__Request__: The entries below should be output exactly as written.

Start

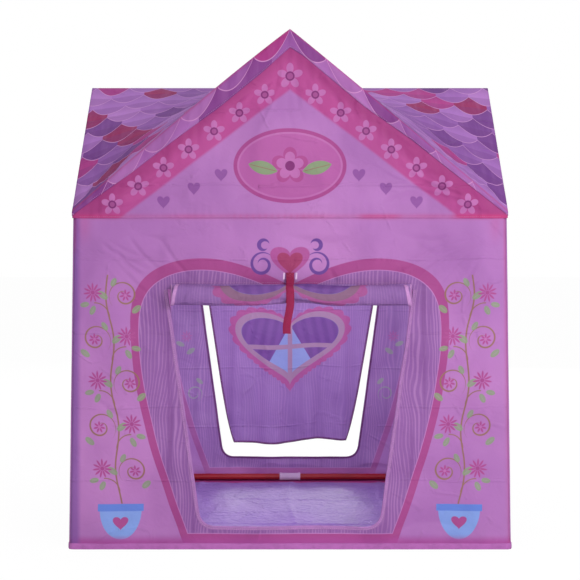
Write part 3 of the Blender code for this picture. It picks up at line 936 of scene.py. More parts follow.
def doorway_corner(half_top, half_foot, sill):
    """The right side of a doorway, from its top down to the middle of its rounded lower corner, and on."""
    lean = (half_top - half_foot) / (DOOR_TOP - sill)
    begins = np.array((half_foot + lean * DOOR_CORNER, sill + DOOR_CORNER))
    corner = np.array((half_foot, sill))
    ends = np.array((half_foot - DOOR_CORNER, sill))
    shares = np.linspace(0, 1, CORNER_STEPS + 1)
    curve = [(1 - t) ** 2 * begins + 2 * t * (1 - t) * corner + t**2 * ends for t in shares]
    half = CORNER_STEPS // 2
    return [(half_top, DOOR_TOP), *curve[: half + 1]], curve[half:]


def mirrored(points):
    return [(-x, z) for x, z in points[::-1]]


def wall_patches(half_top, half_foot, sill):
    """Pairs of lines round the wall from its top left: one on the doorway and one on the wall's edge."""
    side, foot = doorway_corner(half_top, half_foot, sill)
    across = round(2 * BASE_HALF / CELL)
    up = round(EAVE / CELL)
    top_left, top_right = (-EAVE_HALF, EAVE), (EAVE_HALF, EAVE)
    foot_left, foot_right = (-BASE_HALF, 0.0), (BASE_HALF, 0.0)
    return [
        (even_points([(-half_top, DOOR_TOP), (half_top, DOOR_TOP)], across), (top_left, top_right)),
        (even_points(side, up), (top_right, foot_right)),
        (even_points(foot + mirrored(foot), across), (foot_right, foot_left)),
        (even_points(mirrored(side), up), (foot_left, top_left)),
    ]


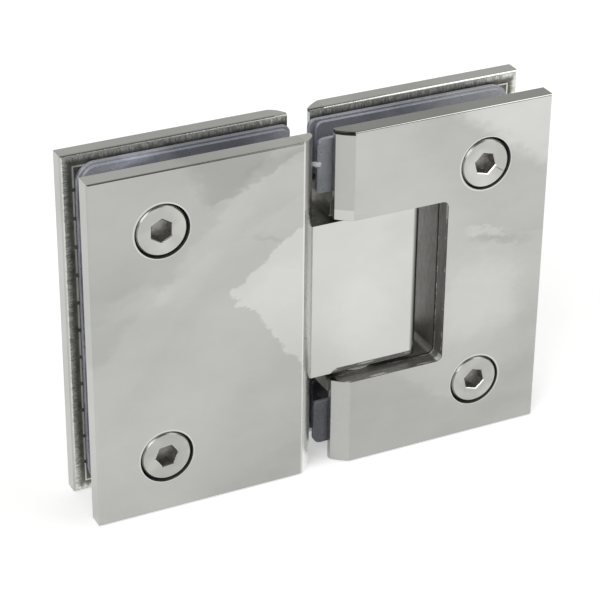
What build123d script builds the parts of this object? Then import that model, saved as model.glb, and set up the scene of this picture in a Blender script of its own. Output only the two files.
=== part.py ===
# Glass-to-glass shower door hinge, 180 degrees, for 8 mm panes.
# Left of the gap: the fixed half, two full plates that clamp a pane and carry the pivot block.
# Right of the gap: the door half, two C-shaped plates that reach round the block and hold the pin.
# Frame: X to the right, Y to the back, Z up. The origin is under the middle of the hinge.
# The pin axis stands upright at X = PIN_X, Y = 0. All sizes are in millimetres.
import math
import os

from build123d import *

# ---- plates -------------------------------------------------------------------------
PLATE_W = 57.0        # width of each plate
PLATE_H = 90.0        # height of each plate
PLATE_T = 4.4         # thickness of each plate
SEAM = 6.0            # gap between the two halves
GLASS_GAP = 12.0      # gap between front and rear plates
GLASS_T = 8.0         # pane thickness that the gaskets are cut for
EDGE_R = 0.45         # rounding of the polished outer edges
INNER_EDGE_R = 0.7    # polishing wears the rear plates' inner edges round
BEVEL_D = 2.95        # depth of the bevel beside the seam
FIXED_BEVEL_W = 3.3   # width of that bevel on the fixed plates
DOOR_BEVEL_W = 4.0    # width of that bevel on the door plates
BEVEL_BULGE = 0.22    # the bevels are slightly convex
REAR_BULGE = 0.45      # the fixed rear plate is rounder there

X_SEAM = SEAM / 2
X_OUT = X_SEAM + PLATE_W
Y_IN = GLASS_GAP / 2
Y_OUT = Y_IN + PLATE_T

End

__Answer to this problem__:
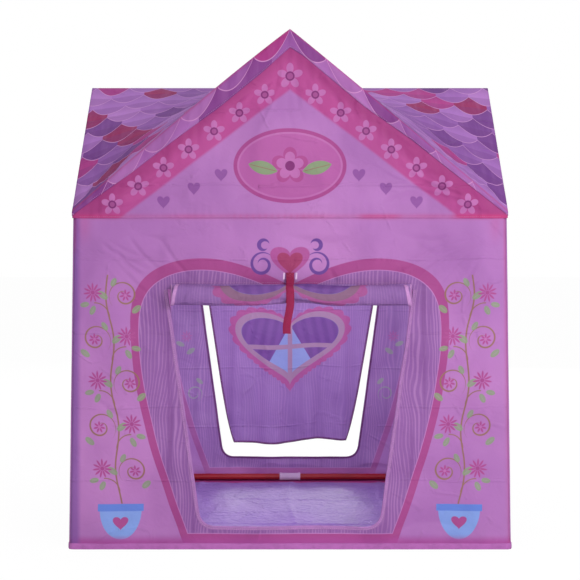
Write part 3 of the Blender code for this picture. It picks up at line 936 of scene.py. More parts follow.
def doorway_corner(half_top, half_foot, sill):
    """The right side of a doorway, from its top down to the middle of its rounded lower corner, and on."""
    lean = (half_top - half_foot) / (DOOR_TOP - sill)
    begins = np.array((half_foot + lean * DOOR_CORNER, sill + DOOR_CORNER))
    corner = np.array((half_foot, sill))
    ends = np.array((half_foot - DOOR_CORNER, sill))
    shares = np.linspace(0, 1, CORNER_STEPS + 1)
    curve = [(1 - t) ** 2 * begins + 2 * t * (1 - t) * corner + t**2 * ends for t in shares]
    half = CORNER_STEPS // 2
    return [(half_top, DOOR_TOP), *curve[: half + 1]], curve[half:]


def mirrored(points):
    return [(-x, z) for x, z in points[::-1]]


def wall_patches(half_top, half_foot, sill):
    """Pairs of lines round the wall from its top left: one on the doorway and one on the wall's edge."""
    side, foot = doorway_corner(half_top, half_foot, sill)
    across = round(2 * BASE_HALF / CELL)
    up = round(EAVE / CELL)
    top_left, top_right = (-EAVE_HALF, EAVE), (EAVE_HALF, EAVE)
    foot_left, foot_right = (-BASE_HALF, 0.0), (BASE_HALF, 0.0)
    return [
        (even_points([(-half_top, DOOR_TOP), (half_top, DOOR_TOP)], across), (top_left, top_right)),
        (even_points(side, up), (top_right, foot_right)),
        (even_points(foot + mirrored(foot), across), (foot_right, foot_left)),
        (even_points(mirrored(side), up), (foot_left, top_left)),
    ]


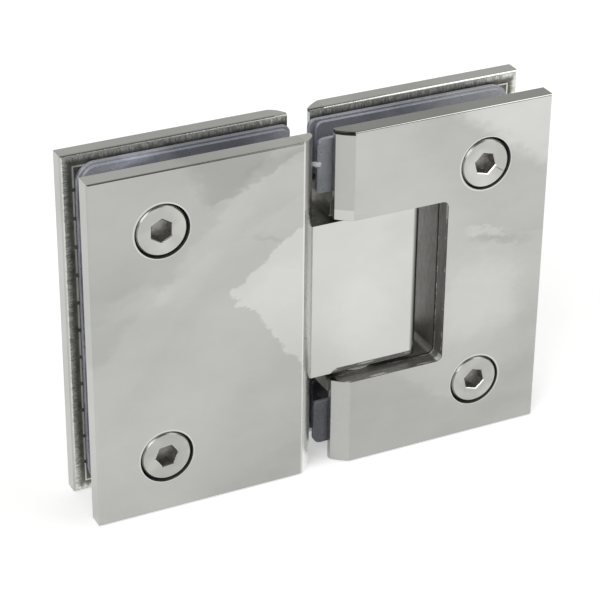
What build123d script builds the parts of this object? Then import that model, saved as model.glb, and set up the scene of this picture in a Blender script of its own. Output only the two files.
=== part.py ===
# Glass-to-glass shower door hinge, 180 degrees, for 8 mm panes.
# Left of the gap: the fixed half, two full plates that clamp a pane and carry the pivot block.
# Right of the gap: the door half, two C-shaped plates that reach round the block and hold the pin.
# Frame: X to the right, Y to the back, Z up. The origin is under the middle of the hinge.
# The pin axis stands upright at X = PIN_X, Y = 0. All sizes are in millimetres.
import math
import os

from build123d import *

# ---- plates -------------------------------------------------------------------------
PLATE_W = 57.0        # width of each plate
PLATE_H = 90.0        # height of each plate
PLATE_T = 4.4         # thickness of each plate
SEAM = 6.0            # gap between the two halves
GLASS_GAP = 12.0      # gap between front and rear plates
GLASS_T = 8.0         # pane thickness that the gaskets are cut for
EDGE_R = 0.45         # rounding of the polished outer edges
INNER_EDGE_R = 0.7    # polishing wears the rear plates' inner edges round
BEVEL_D = 2.95        # depth of the bevel beside the seam
FIXED_BEVEL_W = 3.3   # width of that bevel on the fixed plates
DOOR_BEVEL_W = 4.0    # width of that bevel on the door plates
BEVEL_BULGE = 0.22    # the bevels are slightly convex
REAR_BULGE = 0.45      # the fixed rear plate is rounder there

X_SEAM = SEAM / 2
X_OUT = X_SEAM + PLATE_W
Y_IN = GLASS_GAP / 2
Y_OUT = Y_IN + PLATE_T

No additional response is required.